VM: Non è soltanto la drammaturgia italiana… siamo in un momento di passaggio, come capita nella società e nella cultura di tutti i paesi in questo periodo. Non so cosa sentiamo, se siamo alla fine del millennio, alla fine del secolo, cosa c’è, non vedo perché la drammaturgia italiana non debba risentire di questo senso di insicurezza, di malessere che c’è in giro. Siccome il teatro è sempre uno specchio della società, della vita, anche il teatro risente di questa strana aria che c’è in giro. Io mi ricordo che anche in certe altre drammaturgie contemporanee, ma di altri paesi, come la Francia, l’Inghilterra, la Germania, che hanno dato agli anni ‘60-’70 dei grandissimi scrittori teatrali, c’è una certa sonnolenza; probabilmente anche in Italia sta succedendo questa cosa. Ma io ho molta fiducia. L’Italia è piena di talenti e poi io credo che ci sarà un “rimescolio” di qualche cosa che ci permetterà finalmente di dire: “Ah! Un bel testo italiano!”. Ho visto comunque che anche nell’ambiente cinematografico ci sono degli autori che si lamentano del cinema italiano, e non vedo quindi perché anche il teatro non dovrebbe risentirne.
GG: A proposito di cinema: lei può vantare di essere stata diretta anche da Visconti. Ci può ricordare com’è stata quell’esperienza?

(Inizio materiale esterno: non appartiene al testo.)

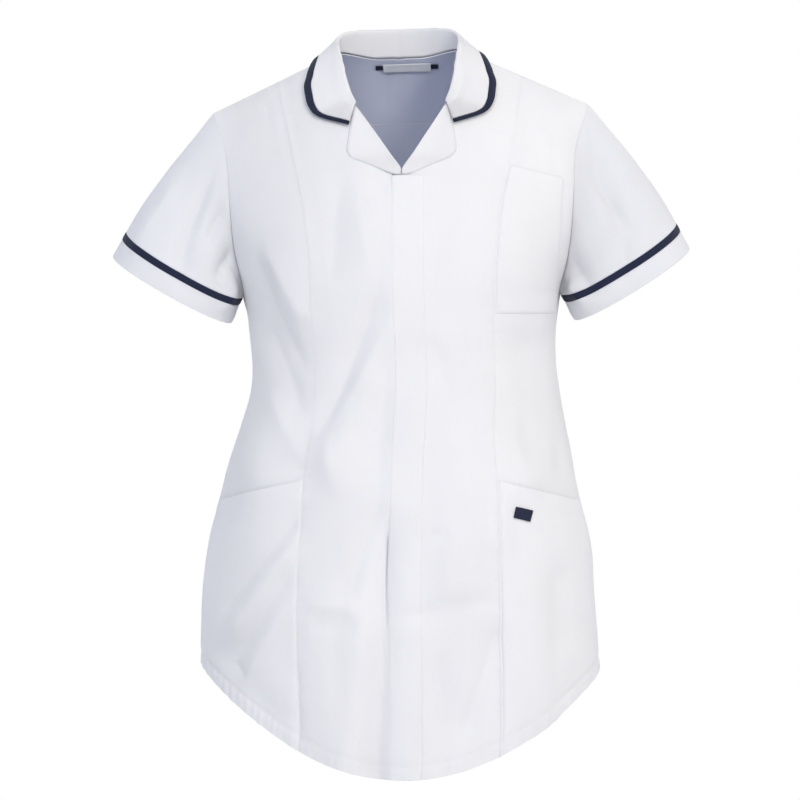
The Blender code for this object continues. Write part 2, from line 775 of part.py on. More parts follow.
def build_sleeves(front_levels, back_levels):
    ring = armhole_ring(front_levels, back_levels)
    edge = np.array([body_point(*place) for place in ring])
    normals = np.array([body_normal(*place) for place in ring])
    lengths = np.linalg.norm(np.roll(edge, -1, axis=0) - edge, axis=1)
    top = len(front_levels) - 1
    up_front = np.concatenate([[0], np.cumsum(lengths[:top])]) / lengths[:top].sum()
    down_back = np.cumsum(lengths[top:-1]) / lengths[top:].sum()
    turns = np.concatenate([0.5 * up_front, 0.5 + 0.5 * down_back])
    cuffs = np.array([cuff_point(turn) for turn in turns])
    tangent = np.roll(edge, -1, axis=0) - np.roll(edge, 1, axis=0)
    tangent /= np.linalg.norm(tangent, axis=1, keepdims=True)
    outwards = np.cross(tangent, normals)
    outwards *= np.sign(outwards[:, :1])
    run = cuffs - edge
    run_length = np.linalg.norm(run, axis=1, keepdims=True)
    heading = run / run_length
    lifted = heading + normals
    start = edge + ARMHOLE_GAP * lifted / np.linalg.norm(lifted, axis=1, keepdims=True)
    run = cuffs - start
    run_length = np.linalg.norm(run, axis=1)
    swell = SLEEVE_SWELL * (1 - np.cos(2 * math.pi * turns)) / 2

    def row(from_edge):
        """Points at given distances from the cuff's edge."""
        share = 1 - from_edge / run_length
        middle = start.mean(axis=0) * (1 - share)[:, None] + cuffs.mean(axis=0) * share[:, None]
        points = start + run * share[:, None]
        away = points - middle
        away /= np.linalg.norm(away, axis=1, keepdims=True)
        return points + away * (swell * np.sin(math.pi * np.clip(share, 0, 1)))[:, None]

    def built(distances):
        return np.array([row(d) for d in distances])

    foot = CUFF + TRIM + 2 * SEAM_GAP
    full = built([run_length + (foot - run_length) * (k / SLEEVE_STEPS) for k in range(SLEEVE_STEPS + 1)])
    band = built([np.full_like(run_length, d) for d in (CUFF + TRIM + SEAM_GAP, CUFF + SEAM_GAP)])
    cuff = built([np.full_like(run_length, d) for d in (CUFF, CUFF / 2, 0.0)])
    whole = np.concatenate([full, band, cuff])
    directions = grid_normals(whole, ring=True)
    centre = whole.mean(axis=1, keepdims=True)
    if ((whole - centre) * directions).sum() < 0:
        directions = -directions
    first = directions[0] - np.maximum((directions[0] * outwards).sum(axis=1), 0)[:, None] * outwards
    directions[0] = first / np.linalg.norm(first, axis=1, keepdims=True)
    parts = {
        "sleeve": (slice(0, SLEEVE_STEPS + 1), WALL, WHITE),
        "sleeve_band": (slice(SLEEVE_STEPS + 1, SLEEVE_STEPS + 3), WALL, NAVY),
        "cuff": (slice(SLEEVE_STEPS + 3, None), WALL, WHITE),
    }
    for name, (rows, thickness, look) in parts.items():
        points, normal = whole[rows], directions[rows]
        wall(f"{name}_left", (points, normal), -thickness, thickness, look, ring=True)
        wall(f"{name}_right", (mirrored(points), mirrored(normal)), -thickness, thickness, look, ring=True)


def build_small_pieces():
    """The tab on the left hip pocket, and the label and loop inside the back of the neck."""
    wide, high = TAB_SIZE
    turn = np.array([[math.cos(TAB_TILT), -math.sin(TAB_TILT)], [math.sin(TAB_TILT), math.cos(TAB_TILT)]])
    places = np.array([
        [front_at(*(turn @ np.array([across * wide, up * high]) + TAB_CENTRE)) for across in (-0.5, 0, 0.5)]
        for up in (-0.5, 0, 0.5)
    ])
    wall("pocket_tab", faces_of(places), WALL + 2 * PATCH_LIFT, TAPE_WALL, NAVY)
    for name, across, heights, look in (
        ("neck_label", LABEL_X, LABEL_Z, LABEL_WHITE),
        ("hanger_loop", LOOP_X, LOOP_Z, NAVY),
    ):
        depth = WALL + TAPE_GAP + TAPE_WALL
        if name == "neck_label":
            depth += SEAM_GAP + TAPE_WALL
        columns = np.linspace(across[1], across[0], TAPE_STEPS)
        places = np.array([[back_at(x, z) for x in columns] for z in heights])
        wall(name, faces_of(places), -depth, TAPE_WALL, look)


def main():
    for old in list(bpy.data.objects):
        bpy.data.objects.remove(old)
    side = build_side_fronts()
    build_centre_fronts()
    panel, yoke = build_back()
    front_levels = [level for level in side[:, -1, 1] if level > -TOUCHING]
    front_levels[-1] = CHEST_RISE
    back_levels = [level for level in [*panel[:, -1, 1], *yoke[1:-1, -1, 1]] if level > TOUCHING]
    build_sleeves(front_levels, back_levels[::-1])
    build_revers()
    build_collar()
    build_small_pieces()


main()
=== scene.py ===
"""Looks of a white maternity tunic, hung as it is worn, with no wearer.

Metres, +Z up, the front faces -Y. Sides are the wearer's: right is at -X and left is at +X.
"""

import math

import bpy
import numpy as np
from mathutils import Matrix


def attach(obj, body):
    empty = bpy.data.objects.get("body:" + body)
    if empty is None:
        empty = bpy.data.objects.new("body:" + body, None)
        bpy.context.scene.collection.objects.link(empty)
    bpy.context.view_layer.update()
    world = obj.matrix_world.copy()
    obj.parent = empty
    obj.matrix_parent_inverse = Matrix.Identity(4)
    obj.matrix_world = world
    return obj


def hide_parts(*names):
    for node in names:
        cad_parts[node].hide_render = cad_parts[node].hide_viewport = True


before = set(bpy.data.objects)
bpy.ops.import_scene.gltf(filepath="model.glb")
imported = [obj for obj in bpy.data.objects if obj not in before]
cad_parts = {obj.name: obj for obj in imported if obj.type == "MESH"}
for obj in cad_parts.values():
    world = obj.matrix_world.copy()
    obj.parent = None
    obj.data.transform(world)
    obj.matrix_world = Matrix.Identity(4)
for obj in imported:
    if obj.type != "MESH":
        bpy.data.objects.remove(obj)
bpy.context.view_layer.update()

# Cloth
WALL = 0.0013
CAD_WALL = 0.0015  # of the solids
SEAM_GAP = 0.0003
PATCH_LIFT = 0.0006
BAND_WALL = 0.0020
TAPE_WALL = 0.0007
PITCH = 0.0027  # of the points of a panel
EDGE_STEPS = (0.0, 0.0005, 0.0011, 0.0019)  # finer steps beside every edge
SEAM_DROP = 0.00018  # how deep a seam lies
SEAM_REACH = 0.0012
PATCH_DROP = 0.0016  # how far a patch thins towards its edges
PATCH_REACH = 0.0040
LEAST_WALL = 0.0003  # what is left of a wall at a turned-in edge
HEM_PLY = 0.0011  # how much the hem's turning adds inside
HEM_PLY_STEP = 0.001
BAND_LIFT = 0.0004  # from the left front to the placket
FLUSH_OVER = 0.014  # the right front rises to the placket's face over this width
FLUSH_END = 0.010  # and less so over this height below the placket's top

# Main sizes, as in the solids
UNDERARM_Z = -0.250
CHEST_RISE = 0.220
NECK_HALF = 0.067
NECK_SIDE_Z = 0.009
NECK_DOME = 0.018
SHOULDER_SLOPE = 0.46
SIDE_HEM_Z = -0.648
FRONT_HEM_DROP = 0.1195
BACK_HEM_DROP = 0.110
SECTION_POWER = 2.3
FRONT_ROLL = 1.75
BACK_ROLL = 3.0
LAP_X = -0.0100
BAND_X = 0.0235
BAND_TOP = 0.0990
YOKE_Z = -0.066
YOKE_HALF = 0.190
YOKE_DROP = 0.019
YOKE_LEVEL = 0.160  # roughly, to find its x
HEM_HALF = 0.2145  # half the body's width at the hem, roughly
ROLL_END = 0.0002  # depth left where the body ends at the shoulder seam
ROLL_DEPTH = 0.12
RUN_HEIGHT = 0.235  # from underarm to shoulder seam, roughly
RUN_DEPTHS = (0.134, 0.110)  # of the front and the back there
LEAST_DEPTH = 0.02  # keeps the outward direction steady where the section runs out

BODY = ("level half_width front back", """
    -0.520 0.2220 0.182 0.150
    -0.400 0.2145 0.178 0.145
    -0.312 0.2087 0.174 0.138
    -0.264 0.2037 0.171 0.134
    -0.217 0.1927 0.166 0.126
    -0.178 0.1837 0.157 0.116
    -0.140 0.1733 0.146 0.104
    -0.106 0.1657 0.138 0.097
    -0.065 0.1615 0.134 0.095
    -0.034 0.1640 0.136 0.101
         0 0.1700 0.138 0.108
     0.055 0.1860 0.138 0.113
     0.110 0.1990 0.135 0.113
     0.165 0.2090 0.132 0.110
     0.220 0.2190 0.128 0.104""")

PRINCESS = ("level x", """
    -0.520 0.1050
    -0.390 0.1070
    -0.250 0.1040
    -0.200 0.1025
    -0.146 0.0970
    -0.080 0.0962
    -0.010 0.0975
     0.045 0.1000
     0.092 0.1060
     0.121 0.1130
     0.170 0.1220
     0.220 0.1310""")

ARMHOLE = ("level front_x back_x", """
        0 0.170 0.170
    0.055 0.180 0.181
    0.110 0.184 0.186
    0.165 0.188 0.190
    0.220 0.200 0.200""")

SIDE_SEAM = ("level degrees", """
    -0.52 82
    -0.22 82
    -0.08 87
        0 90""")

FRONT_NECK = ("level x", """
    0.0990 -0.0100
    0.1048  0.0003
    0.1373  0.0268
    0.1655  0.0478
    0.1745  0.0535
    0.2028  0.0625
    0.2200  0.0670""")

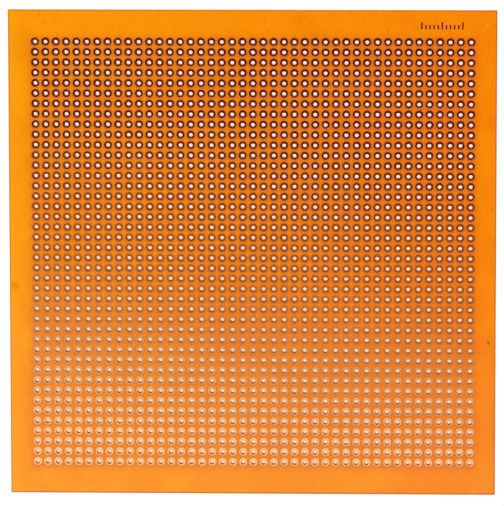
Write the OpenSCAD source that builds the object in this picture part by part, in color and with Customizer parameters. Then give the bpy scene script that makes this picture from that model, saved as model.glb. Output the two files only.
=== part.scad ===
// Single-sided prototype board: a thin sheared laminate sheet, punched with a square grid of
// lead holes. Each hole has its own round copper pad on the upper face.
// The sheet lies flat, pads up. The origin is the centre of its underside.

/* [Hole grid] */
// Distance between neighbouring holes, both ways
pitch = 2.54; // [2.4:0.01:3]
// Number of holes from left to right
columns = 43; // [1:1:60]
// Number of rows of holes, from back to front
rows = 42; // [1:1:58]
// Diameter of a lead hole
lead_hole_d = 1; // [0.6:0.05:1.4]

/* [Laminate] */
// Thickness of the sheet
sheet_t = 1.6; // [0.8:0.1:3.2]
// From the centres of the first column of holes to the left edge
left_margin = 6.6; // [2:0.1:12]
// From the centres of the last column of holes to the right edge
right_margin = 6.3; // [2:0.1:12]
// From the centres of the first row of holes to the back edge
back_margin = 7.9; // [6.3:0.1:12]
// From the centres of the last row of holes to the front edge
front_margin = 7.8; // [2:0.1:12]

/* [Copper] */
// Diameter of a pad
pad_d = 2; // [1.5:0.05:2.3]
// Thickness of the copper foil
foil_t = 0.035; // [0.018:0.001:0.105]

/* [Etched scale] */
// Number of spaces between the bars of the scale
scale_spaces = 10; // [1:1:20]
// Distance from one bar to the next
scale_step = 1; // [0.6:0.1:2]
// Width of a bar
bar_w = 0.35; // [0.2:0.05:0.5]
// Length of a short bar
short_bar = 1.1; // [0.5:0.1:2]
// Length of a long bar, one at every fifth space
long_bar = 1.8; // [0.5:0.1:2]
// From the centres of the last column of holes back to the last bar
scale_inset = 2.1; // [0:0.1:10]
// From the centres of the first row of holes to the feet of the bars
scale_offset = 3.3; // [1.5:0.1:4]

/* [Hidden] */
$fn = 32;
sheet_w = left_margin + (columns - 1) * pitch + right_margin;
sheet_d = front_margin + (rows - 1) * pitch + back_margin;
spaces_per_long_bar = 5;
laminate_colour = [0.98, 0.55, 0.08];
copper_colour = [0.80, 0.45, 0.25];

// Two digits keep the rows in order by name, counted from the back
function row_name(row) = str("pads_row_", row < 10 ? "0" : "", row);
// Place of a hole's centre, with its column and row counted from one at the back left corner
function hole_x(column) = left_margin - sheet_w / 2 + (column - 1) * pitch;
function hole_y(row) = sheet_d / 2 - back_margin - (row - 1) * pitch;

module lead_hole() {
    circle(d = lead_hole_d);
}

// The sheet is one piece, with every hole punched right through
module laminate() {
    color(laminate_colour)
        linear_extrude(sheet_t)
            difference() {
                square([sheet_w, sheet_d], center = true);
                for (row = [1:rows], column = [1:columns])
                    translate([hole_x(column), hole_y(row)])
                        lead_hole();
            }
}

// Copper left on the upper face where the foil wasn't etched away
module foil() {
    color(copper_colour)
        translate([0, 0, sheet_t])
            linear_extrude(foil_t)
                children();
}

module pad() {
    difference() {
        circle(d = pad_d);
        lead_hole();
    }
}

module pads_row(row) {
    foil()
        for (column = [1:columns])
            translate([hole_x(column), hole_y(row)])
                pad();
}

// A row of plain bars in the back right corner, one scale step apart
module etched_scale() {
    foil()
        for (space = [0:scale_spaces])
            translate([hole_x(columns) - scale_inset - space * scale_step, hole_y(1) + scale_offset])
                bar(space % spaces_per_long_bar == 0 ? long_bar : short_bar);
}

module bar(length) {
    translate([-bar_w / 2, 0])
        square([bar_w, length]);
}

laminate();
for (row = [1:rows])
    pads_row(row);
etched_scale();
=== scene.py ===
"""Looks of the prototype board: a punched phenolic sheet and its rings of bare copper.

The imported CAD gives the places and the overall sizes. The sheet, the pads and the etched scale
are built again here with the small forms that the solids leave out: the sheared and rolled edge
of the sheet, the etched flanks of the copper and the lip that the punch drew into each hole.
"""

import math
import random

import bpy
from mathutils import Matrix, Vector


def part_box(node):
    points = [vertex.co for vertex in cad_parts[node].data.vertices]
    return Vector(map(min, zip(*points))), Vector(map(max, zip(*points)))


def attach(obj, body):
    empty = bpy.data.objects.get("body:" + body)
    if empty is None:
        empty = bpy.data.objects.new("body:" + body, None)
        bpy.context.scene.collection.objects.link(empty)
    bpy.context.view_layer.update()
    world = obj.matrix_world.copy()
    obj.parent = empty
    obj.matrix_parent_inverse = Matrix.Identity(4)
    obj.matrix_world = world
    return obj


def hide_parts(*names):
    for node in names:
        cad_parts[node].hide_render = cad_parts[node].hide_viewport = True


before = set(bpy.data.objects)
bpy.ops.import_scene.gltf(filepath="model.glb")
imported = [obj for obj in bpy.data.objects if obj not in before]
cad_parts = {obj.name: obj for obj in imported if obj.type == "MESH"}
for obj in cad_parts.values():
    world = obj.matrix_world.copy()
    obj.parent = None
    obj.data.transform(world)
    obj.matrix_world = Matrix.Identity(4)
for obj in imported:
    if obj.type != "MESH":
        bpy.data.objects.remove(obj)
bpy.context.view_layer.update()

MM = 0.001

# Sheet. EDGE_SHARES places the mesh lines near an edge, as shares of the rolled width.
HOLE_SEGMENTS = 24
LEAD_HOLE_RADIUS = 0.5 * MM
LAMINATE_HOLE_RADIUS = 0.52 * MM
HOLE_EXIT_RADIUS = 0.46 * MM
ROLL_WIDTH = 0.45 * MM
ROLL_DROP = 0.09 * MM
UNDERSIDE_ROLL_SHARE = 0.4
EDGE_SHARES = (0.0, 0.12, 0.4, 1.0, 1.8)
BURNISHED_DEPTH = 0.5 * MM
TORN_DEPTH = 0.7 * MM
TORN_FOOT = 0.25 * MM
FRACTURE_STEP = 0.03 * MM
SHEET_CREASE = math.radians(50)
EDGE_SEED = 7
FACE, CUT, BORE = range(3)  # the sheet's materials, in their order

# Copper. LIP_SHARES goes down the lip: share of its reach, then share of its depth.
PAD_SHIFT = Vector((0.03 * MM, 0.15 * MM))
PAD_TWIST = 0.0005
PAD_WANDER = 0.012 * MM
PAD_GROWTH = 0.01 * MM
PAD_SEED = 2587
COPPER_CREASE = math.radians(35)
FLANK = 0.015 * MM
LIP_REACH = 0.04 * MM
LIP_DEPTH = 0.03 * MM
LIP_SHARES = ((1.6, 0.0), (0.8, 0.03), (0.3, 0.3), (0.0, 1.0))
BAR_WIDTH = 0.35 * MM
SHORT_BAR = 1.1 * MM
SPACES_PER_LONG_BAR = 5
BAR_CORNER = 0.09 * MM
BAR_CORNER_STEPS = 4

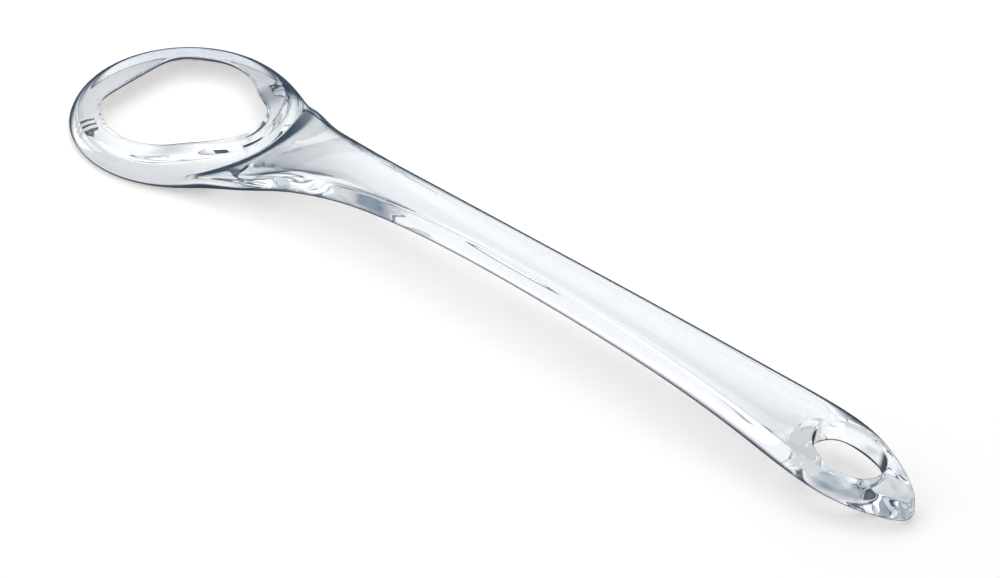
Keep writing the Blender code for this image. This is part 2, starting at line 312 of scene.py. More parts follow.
@dataclass(frozen=True)
class ClearPlastic:
    """Clear moulded plastic: a faint cool body, a high gloss and flow waves, with painted shade on
    the top faces, painted dark outlines at the outer edges, painted dark streaks and a painted
    glow.
    """

    name: str = "clear_plastic"
    refraction: float = 1.49
    haze: float = 0.012

    # Tints of the body, of the painted shade on its top faces and of its painted dark streaks, and
    # of the shade that it throws.
    thin_tint: Colour = (0.87, 0.885, 0.90, 1.0)
    top_shade_tint: Colour = (0.53, 0.56, 0.595, 1.0)
    painted_streak_tint: Colour = (0.05, 0.09, 0.14, 1.0)
    shade_tint: Colour = (0.90, 0.905, 0.91, 1.0)
    ring_shade: Colour = (0.50, 0.505, 0.51, 1.0)

    # Where the arm and its grip start and end, along X.
    arm_start: Span = (-0.125, -0.105)
    arm_end: Span = (0.197, 0.178)
    grip_start: Span = (-0.078, -0.060)
    grip_end: Span = (0.158, 0.140)

    # The painted shade of the top faces: darker towards the arm's -Y edge, and in patches of the
    # flow noise on the ring.
    top_span: Span = (0.45, 0.85)
    ring_flow: Span = (0.35, 0.65)
    top_shade_span: Span = (0.009, -0.007)
    top_shade_depth: float = 0.75
    top_shade_swing: float = 0.5

    # The painted dark outline: painted dark refraction where the outer faces are edge-on, and
    # painted shade where they curl under.
    outline_shade_colour: Colour = (0.022, 0.052, 0.095, 1.0)
    outline_shade_strength: float = 0.95
    tilt_span: Span = (0.004, 0.040)
    arm_facing: Span = (0.42, 0.52)
    below_facing: Span = (0.52, 0.68)
    ring_facing: Span = (0.52, 0.74)
    under_span: Span = (-0.20, -0.50)
    over_span: Span = (0.15, 0.45)

    # The glow that stands for light after this many bounces, which off the grip carries the painted
    # dark streaks.
    scatter_span: Span = (4.0, 8.0)
    scatter_colour: Colour = (0.93, 0.98, 1.0, 1.0)
    deep_colour: Colour = (0.10, 0.20, 0.33, 1.0)
    scatter_strength: float = 1.25

    # The slow noise of the flow and its waves, and the finer noise of the painted dark streaks.
    flow_scale: float = 14.0
    flow_stretch: Triple = (0.35, 1.0, 1.0)
    flow_roughness: float = 0.45
    noise_detail: float = 2.0
    wave_depth: float = 0.03 * MM
    wave_strength: float = 0.2
    streak_scale: float = 90.0
    streak_span: Span = (0.30, 0.52)

    # The ovals round the hang hole and round the neck, where the inner side gets painted dark
    # streaks.
    hole_place: float = 172.5 * MM
    hole_reach: tuple[float, float] = (13.8 * MM, 11.6 * MM)
    wall_span: Span = (2.0, 1.4)
    neck_place: float = -104.0 * MM
    neck_reach: tuple[float, float] = (20.0 * MM, 20.0 * MM)
    neck_span: Span = (1.0, 0.5)

    def material(self) -> bpy.types.Material:
        """Builds the material.

        Returns:
            The finished material.
        """
        shader = Shader(self.name)
        spot = self.read(shader)
        flow = shader.node(
            "ShaderNodeTexNoise",
            "Fac",
            Vector=spot.stretched,
            Scale=self.flow_scale,
            Detail=self.noise_detail,
            Roughness=self.flow_roughness,
        )
        noise = shader.node(
            "ShaderNodeTexNoise",
            "Fac",
            Vector=spot.stretched,
            Scale=self.streak_scale,
            Detail=self.noise_detail,
        )
        streaks = shader.ramp(noise, *self.streak_span)
        # The body's tint, darkened by painted shade on the top faces.
        body = shader.mix(self.painted_top_shade_share(shader, spot, flow), self.thin_tint, self.top_shade_tint)
        # Painted dark streaks, standing for dark surroundings refracted through the plastic, on the
        # inner side by the hole and the neck.
        painted_streaked = shader.mix(streaks, self.painted_streak_tint, self.thin_tint)
        body = shader.mix(self.painted_streak_share(shader, spot), body, painted_streaked)
        arm = shader.ramp(spot.along, *self.arm_start)
        shade = shader.mix(arm, self.ring_shade, self.shade_tint)
        relief = shader.node(
            "ShaderNodeBump",
            "Normal",
            Strength=self.wave_strength,
            Distance=self.wave_depth,
            Height=flow,
        )
        shader.set(
            Base_Color=shader.mix(spot.shading, body, shade),
            Roughness=self.haze * flow * flow,
            IOR=self.refraction,
            Transmission_Weight=1.0,
            Normal=relief,
        )
        self.cover(shader, spot, streaks)
        return shader.material

    def read(self, shader: Shader) -> Spot:
        """Adds the nodes that read a point of the handle.

        Args:
            shader: The material's nodes so far.

        Returns:
            The readings.
        """
        place = shader.node("ShaderNodeTexCoord", "Object")
        normal = shader.node("ShaderNodeNewGeometry", "Normal")
        return Spot(
            along=shader.axis(place, "X"),
            across=shader.axis(place, "Y"),
            stretched=shader.node(
                "ShaderNodeMapping", "Vector", Vector=place, Scale=self.flow_stretch
            ),
            up=shader.axis(normal, "Z"),
            sideways=shader.axis(normal, "Y"),
            inside=shader.node("ShaderNodeNewGeometry", "Backfacing"),
            shading=shader.node("ShaderNodeLightPath", "Is Diffuse Ray"),
        )

    def painted_top_shade_share(self, shader: Shader, spot: Spot, flow: Link) -> Link:
        """How strongly the painted shade shows on top faces: rising towards one edge of the arm, in
        noise patches on the ring.

        Args:
            shader: The material's nodes so far.
            spot: The readings of the point.
            flow: The slow noise that follows the moulding's flow.

        Returns:
            The share, from 0 to 1.
        """
        arm = shader.ramp(spot.along, *self.arm_start)
        on_ring = shader.ramp(flow, *self.ring_flow)
        depth = self.top_shade_depth + self.top_shade_swing * (flow - NOISE_MIDDLE)
        on_arm = shader.ramp(spot.across, *self.top_shade_span) * depth
        top = shader.ramp(spot.up, *self.top_span) * (1.0 - spot.inside)
        return top * between(arm, on_ring, on_arm)

    def painted_streak_share(self, shader: Shader, spot: Spot) -> Link:
        """How strongly the painted dark streaks show: on the inner side of the hang hole's wall and
        of the neck.

        Args:
            shader: The material's nodes so far.
            spot: The readings of the point.

        Returns:
            The share, from 0 to 1.
        """
        shares = []
        for place, reach, span in (
            (self.hole_place, self.hole_reach, self.wall_span),
            (self.neck_place, self.neck_reach, self.neck_span),
        ):
            along = (spot.along - place) * (1.0 / reach[0])
            across = spot.across * (1.0 / reach[1])
            shares.append(shader.ramp(along * along + across * across, *span))
        hole, neck = shares
        return (hole + neck) * spot.inside

    def painted_outline_share(self, shader: Shader, spot: Spot) -> Link:
        """How much of the painted dark outline shows: painted dark refraction where the outer side
        is edge-on, painted shade where it curls under.

        Args:
            shader: The material's nodes so far.
            spot: The readings of the point.

        Returns:
            The share, from 0 to 1.
        """
        facing = shader.node("ShaderNodeLayerWeight", "Facing")
        arm = shader.ramp(spot.along, *self.arm_start) * shader.ramp(spot.along, *self.arm_end)
        tilt = between(arm, 1.0 - spot.up * spot.up, spot.sideways * spot.sideways)
        on_ring = shader.ramp(facing, *self.ring_facing)
        below = shader.ramp(facing, *self.below_facing)
        over = shader.ramp(spot.up, *self.over_span)
        on_arm = between(over, below, shader.ramp(facing, *self.arm_facing))
        side = shader.ramp(tilt, *self.tilt_span) * between(arm, on_ring, on_arm)
        under = shader.ramp(spot.up, *self.under_span)
        both = side + under - side * under
        return both * (1.0 - spot.inside) * (1.0 - spot.shading) * self.outline_shade_strength

    def cover(self, shader: Shader, spot: Spot, streaks: Link) -> None:
        """Lays the painted dark outline over the clear body, and the painted glow that stands for
        scattered light over both.

        Args:
            shader: The material's nodes so far.
            spot: The readings of the point.
            streaks: The painted dark streaks, from 0 where they are deep to 1 where they are clear.
        """
        body = Link(shader.tree, shader.surface.outputs[0])
        # The painted dark outline: a dark shader mixed over the clear body.
        dark = shader.node(
            "ShaderNodeBsdfPrincipled",
            "BSDF",
            Base_Color=self.outline_shade_colour,
            Specular_IOR_Level=0.0,
        )
        # The painted glow for light after many bounces, with painted dark streaks off the grip.
        grip = shader.ramp(spot.along, *self.grip_start) * shader.ramp(spot.along, *self.grip_end)
        clear = between(grip, streaks, 1.0)
        scattered = shader.node(
            "ShaderNodeBsdfPrincipled",
            "BSDF",
            Base_Color=BLACK,
            Emission_Color=shader.mix(clear, self.deep_colour, self.scatter_colour),
            Emission_Strength=self.scatter_strength,
        )
        depth = shader.node("ShaderNodeLightPath", "Ray Depth")
        outlined = shader.blend(self.painted_outline_share(shader, spot), body, dark)
        lost = shader.ramp(depth, *self.scatter_span)
        shader.show("Material Output", shader.blend(lost, outlined, scattered))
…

VM: Io ho avuto la fortuna di lavorare con delle grandi personalità, di lavorare accanto a dei grandissimi attori e Visconti è stato uno dei più grandi che ho incontrato, naturalmente accanto a Eduardo De Filippo, accanto a Totò, a Franco …, tutti i registi più grandi italiani. Visconti è stato un grandissimo maestro e ricordo quel periodo della lavorazione della …. Di Giovanni Testori come uno dei più affascinanti periodi della mia vita e ancora oggi ritrovando e rileggendo certe lettere che Luchino mi scrisse, certe dediche ad alcuni libri io riassaporo quel periodo là, perché era un periodo intensissimo per me, ero agli inizi della carriera e stare a contatto con persone come Luchino Visconti, Paolo Stoppa, Rina Morelli era un periodo assolutamente esaltante.
GG: Le è rimasto il desiderio, la voglia di interpretare qualche personaggio femminile nel teatro oppure c’è qualche personaggio che le piacerebbe reinterpretare?
VM: Mi piacerebbe reinterpretare tutti quelli che ho fatto perché li ho amati tutti, poi mi piacerebbe interpretare Giulietta, che non ho mai fatto, e poi mi piacerebbe interpretare e finire la mia carriera con un personaggio maschile, Amleto.